• _SHORT EXERCISE_
Can all of these lines be returned exactly?

----

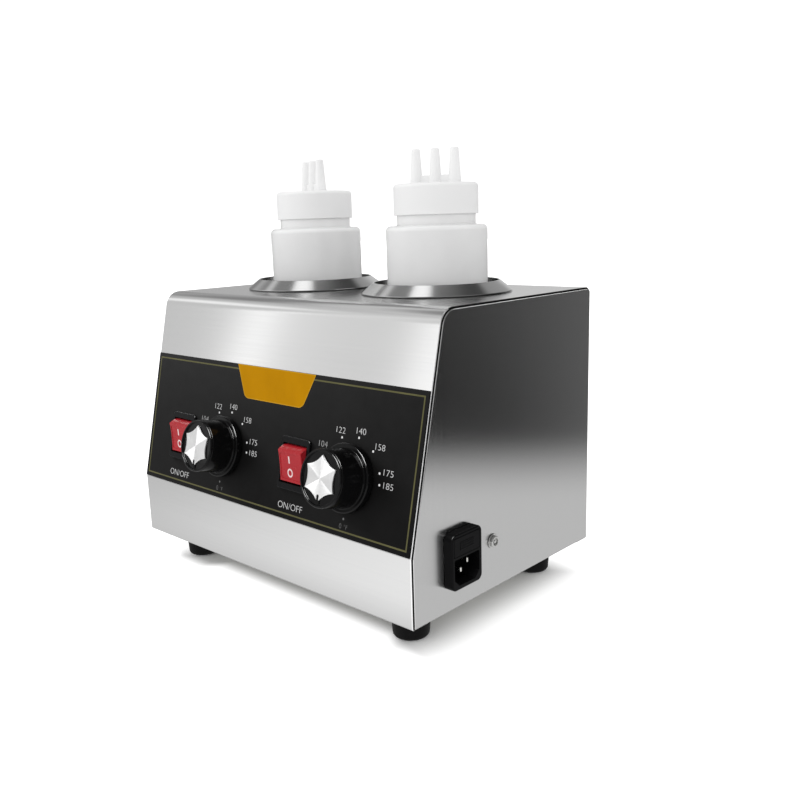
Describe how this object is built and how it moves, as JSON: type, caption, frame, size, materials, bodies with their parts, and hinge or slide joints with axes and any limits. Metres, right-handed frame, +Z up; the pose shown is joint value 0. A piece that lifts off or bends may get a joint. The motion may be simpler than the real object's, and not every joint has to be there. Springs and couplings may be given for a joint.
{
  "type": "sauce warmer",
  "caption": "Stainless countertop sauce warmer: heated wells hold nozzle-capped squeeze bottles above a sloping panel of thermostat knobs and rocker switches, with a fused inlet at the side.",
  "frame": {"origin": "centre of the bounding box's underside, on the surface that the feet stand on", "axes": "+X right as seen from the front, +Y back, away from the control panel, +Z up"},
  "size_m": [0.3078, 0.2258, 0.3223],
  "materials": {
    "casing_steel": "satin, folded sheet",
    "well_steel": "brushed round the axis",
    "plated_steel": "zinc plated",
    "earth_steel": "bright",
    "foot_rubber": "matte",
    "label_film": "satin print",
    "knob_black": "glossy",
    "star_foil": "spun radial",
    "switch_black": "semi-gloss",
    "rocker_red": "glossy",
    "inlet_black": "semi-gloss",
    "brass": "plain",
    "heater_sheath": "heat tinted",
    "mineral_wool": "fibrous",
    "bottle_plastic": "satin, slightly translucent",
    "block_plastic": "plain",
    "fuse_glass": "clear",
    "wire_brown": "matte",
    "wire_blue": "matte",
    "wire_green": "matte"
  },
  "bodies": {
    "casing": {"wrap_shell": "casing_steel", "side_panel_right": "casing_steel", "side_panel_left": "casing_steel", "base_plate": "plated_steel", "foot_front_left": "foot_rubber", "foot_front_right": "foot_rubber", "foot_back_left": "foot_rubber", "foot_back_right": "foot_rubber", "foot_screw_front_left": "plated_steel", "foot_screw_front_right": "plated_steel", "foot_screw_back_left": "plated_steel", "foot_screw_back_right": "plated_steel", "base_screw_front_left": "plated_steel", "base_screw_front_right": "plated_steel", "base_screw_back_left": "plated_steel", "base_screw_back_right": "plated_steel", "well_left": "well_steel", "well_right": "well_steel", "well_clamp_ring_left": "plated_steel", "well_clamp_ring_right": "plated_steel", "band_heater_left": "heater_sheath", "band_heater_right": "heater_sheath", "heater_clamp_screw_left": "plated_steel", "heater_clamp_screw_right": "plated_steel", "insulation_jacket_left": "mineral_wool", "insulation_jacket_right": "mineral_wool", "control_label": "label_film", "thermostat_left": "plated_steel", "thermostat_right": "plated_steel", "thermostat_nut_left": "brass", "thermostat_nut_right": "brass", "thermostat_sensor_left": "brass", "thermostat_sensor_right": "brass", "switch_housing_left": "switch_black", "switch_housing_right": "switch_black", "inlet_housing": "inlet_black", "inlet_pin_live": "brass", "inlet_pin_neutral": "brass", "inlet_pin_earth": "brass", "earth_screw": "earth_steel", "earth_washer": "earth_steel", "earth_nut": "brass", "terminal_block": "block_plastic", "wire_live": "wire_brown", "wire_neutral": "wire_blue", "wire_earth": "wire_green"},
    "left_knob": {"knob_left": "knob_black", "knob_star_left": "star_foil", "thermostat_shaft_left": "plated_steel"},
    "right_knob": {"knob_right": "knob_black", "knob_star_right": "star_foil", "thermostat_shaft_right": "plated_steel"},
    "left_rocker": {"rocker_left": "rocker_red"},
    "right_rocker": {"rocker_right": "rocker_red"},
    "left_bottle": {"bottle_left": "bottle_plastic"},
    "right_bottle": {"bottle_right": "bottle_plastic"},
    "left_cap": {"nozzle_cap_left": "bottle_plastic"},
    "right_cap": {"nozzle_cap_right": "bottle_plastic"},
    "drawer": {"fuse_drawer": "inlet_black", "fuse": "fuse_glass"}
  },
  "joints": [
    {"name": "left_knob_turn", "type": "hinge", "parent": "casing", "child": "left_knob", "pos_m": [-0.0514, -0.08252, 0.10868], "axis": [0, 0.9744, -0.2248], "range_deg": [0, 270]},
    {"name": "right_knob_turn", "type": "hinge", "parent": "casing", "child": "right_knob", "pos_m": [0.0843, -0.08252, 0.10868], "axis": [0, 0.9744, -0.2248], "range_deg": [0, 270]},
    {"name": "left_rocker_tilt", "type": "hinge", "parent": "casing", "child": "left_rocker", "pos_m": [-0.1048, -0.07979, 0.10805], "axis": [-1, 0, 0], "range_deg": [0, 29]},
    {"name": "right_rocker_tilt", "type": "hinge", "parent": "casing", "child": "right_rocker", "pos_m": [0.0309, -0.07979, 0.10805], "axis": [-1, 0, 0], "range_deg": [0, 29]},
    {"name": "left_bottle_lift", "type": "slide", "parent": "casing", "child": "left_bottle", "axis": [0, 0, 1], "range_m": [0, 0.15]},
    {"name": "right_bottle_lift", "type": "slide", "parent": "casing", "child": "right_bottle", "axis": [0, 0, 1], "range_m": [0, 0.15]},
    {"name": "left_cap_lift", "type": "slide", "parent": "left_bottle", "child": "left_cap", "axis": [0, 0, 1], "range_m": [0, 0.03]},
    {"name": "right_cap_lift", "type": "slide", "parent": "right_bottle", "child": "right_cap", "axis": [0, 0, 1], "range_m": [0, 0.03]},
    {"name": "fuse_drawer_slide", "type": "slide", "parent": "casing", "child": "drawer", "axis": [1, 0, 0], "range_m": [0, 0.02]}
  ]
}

----

• _TASK OUTPUT_
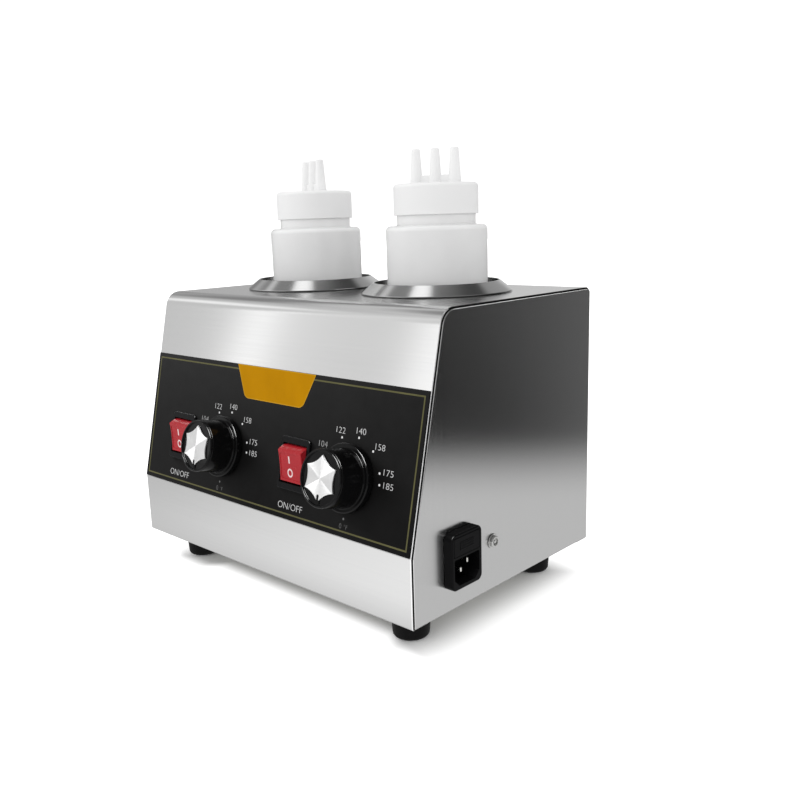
Describe how this object is built and how it moves, as JSON: type, caption, frame, size, materials, bodies with their parts, and hinge or slide joints with axes and any limits. Metres, right-handed frame, +Z up; the pose shown is joint value 0. A piece that lifts off or bends may get a joint. The motion may be simpler than the real object's, and not every joint has to be there. Springs and couplings may be given for a joint.
{
  "type": "sauce warmer",
  "caption": "Stainless countertop sauce warmer: heated wells hold nozzle-capped squeeze bottles above a sloping panel of thermostat knobs and rocker switches, with a fused inlet at the side.",
  "frame": {"origin": "centre of the bounding box's underside, on the surface that the feet stand on", "axes": "+X right as seen from the front, +Y back, away from the control panel, +Z up"},
  "size_m": [0.3078, 0.2258, 0.3223],
  "materials": {
    "casing_steel": "satin, folded sheet",
    "well_steel": "brushed round the axis",
    "plated_steel": "zinc plated",
    "earth_steel": "bright",
    "foot_rubber": "matte",
    "label_film": "satin print",
    "knob_black": "glossy",
    "star_foil": "spun radial",
    "switch_black": "semi-gloss",
    "rocker_red": "glossy",
    "inlet_black": "semi-gloss",
    "brass": "plain",
    "heater_sheath": "heat tinted",
    "mineral_wool": "fibrous",
    "bottle_plastic": "satin, slightly translucent",
    "block_plastic": "plain",
    "fuse_glass": "clear",
    "wire_brown": "matte",
    "wire_blue": "matte",
    "wire_green": "matte"
  },
  "bodies": {
    "casing": {"wrap_shell": "casing_steel", "side_panel_right": "casing_steel", "side_panel_left": "casing_steel", "base_plate": "plated_steel", "foot_front_left": "foot_rubber", "foot_front_right": "foot_rubber", "foot_back_left": "foot_rubber", "foot_back_right": "foot_rubber", "foot_screw_front_left": "plated_steel", "foot_screw_front_right": "plated_steel", "foot_screw_back_left": "plated_steel", "foot_screw_back_right": "plated_steel", "base_screw_front_left": "plated_steel", "base_screw_front_right": "plated_steel", "base_screw_back_left": "plated_steel", "base_screw_back_right": "plated_steel", "well_left": "well_steel", "well_right": "well_steel", "well_clamp_ring_left": "plated_steel", "well_clamp_ring_right": "plated_steel", "band_heater_left": "heater_sheath", "band_heater_right": "heater_sheath", "heater_clamp_screw_left": "plated_steel", "heater_clamp_screw_right": "plated_steel", "insulation_jacket_left": "mineral_wool", "insulation_jacket_right": "mineral_wool", "control_label": "label_film", "thermostat_left": "plated_steel", "thermostat_right": "plated_steel", "thermostat_nut_left": "brass", "thermostat_nut_right": "brass", "thermostat_sensor_left": "brass", "thermostat_sensor_right": "brass", "switch_housing_left": "switch_black", "switch_housing_right": "switch_black", "inlet_housing": "inlet_black", "inlet_pin_live": "brass", "inlet_pin_neutral": "brass", "inlet_pin_earth": "brass", "earth_screw": "earth_steel", "earth_washer": "earth_steel", "earth_nut": "brass", "terminal_block": "block_plastic", "wire_live": "wire_brown", "wire_neutral": "wire_blue", "wire_earth": "wire_green"},
    "left_knob": {"knob_left": "knob_black", "knob_star_left": "star_foil", "thermostat_shaft_left": "plated_steel"},
    "right_knob": {"knob_right": "knob_black", "knob_star_right": "star_foil", "thermostat_shaft_right": "plated_steel"},
    "left_rocker": {"rocker_left": "rocker_red"},
    "right_rocker": {"rocker_right": "rocker_red"},
    "left_bottle": {"bottle_left": "bottle_plastic"},
    "right_bottle": {"bottle_right": "bottle_plastic"},
    "left_cap": {"nozzle_cap_left": "bottle_plastic"},
    "right_cap": {"nozzle_cap_right": "bottle_plastic"},
    "drawer": {"fuse_drawer": "inlet_black", "fuse": "fuse_glass"}
  },
  "joints": [
    {"name": "left_knob_turn", "type": "hinge", "parent": "casing", "child": "left_knob", "pos_m": [-0.0514, -0.08252, 0.10868], "axis": [0, 0.9744, -0.2248], "range_deg": [0, 270]},
    {"name": "right_knob_turn", "type": "hinge", "parent": "casing", "child": "right_knob", "pos_m": [0.0843, -0.08252, 0.10868], "axis": [0, 0.9744, -0.2248], "range_deg": [0, 270]},
    {"name": "left_rocker_tilt", "type": "hinge", "parent": "casing", "child": "left_rocker", "pos_m": [-0.1048, -0.07979, 0.10805], "axis": [-1, 0, 0], "range_deg": [0, 29]},
    {"name": "right_rocker_tilt", "type": "hinge", "parent": "casing", "child": "right_rocker", "pos_m": [0.0309, -0.07979, 0.10805], "axis": [-1, 0, 0], "range_deg": [0, 29]},
    {"name": "left_bottle_lift", "type": "slide", "parent": "casing", "child": "left_bottle", "axis": [0, 0, 1], "range_m": [0, 0.15]},
    {"name": "right_bottle_lift", "type": "slide", "parent": "casing", "child": "right_bottle", "axis": [0, 0, 1], "range_m": [0, 0.15]},
    {"name": "left_cap_lift", "type": "slide", "parent": "left_bottle", "child": "left_cap", "axis": [0, 0, 1], "range_m": [0, 0.03]},
    {"name": "right_cap_lift", "type": "slide", "parent": "right_bottle", "child": "right_cap", "axis": [0, 0, 1], "range_m": [0, 0.03]},
    {"name": "fuse_drawer_slide", "type": "slide", "parent": "casing", "child": "drawer", "axis": [1, 0, 0], "range_m": [0, 0.02]}
  ]
}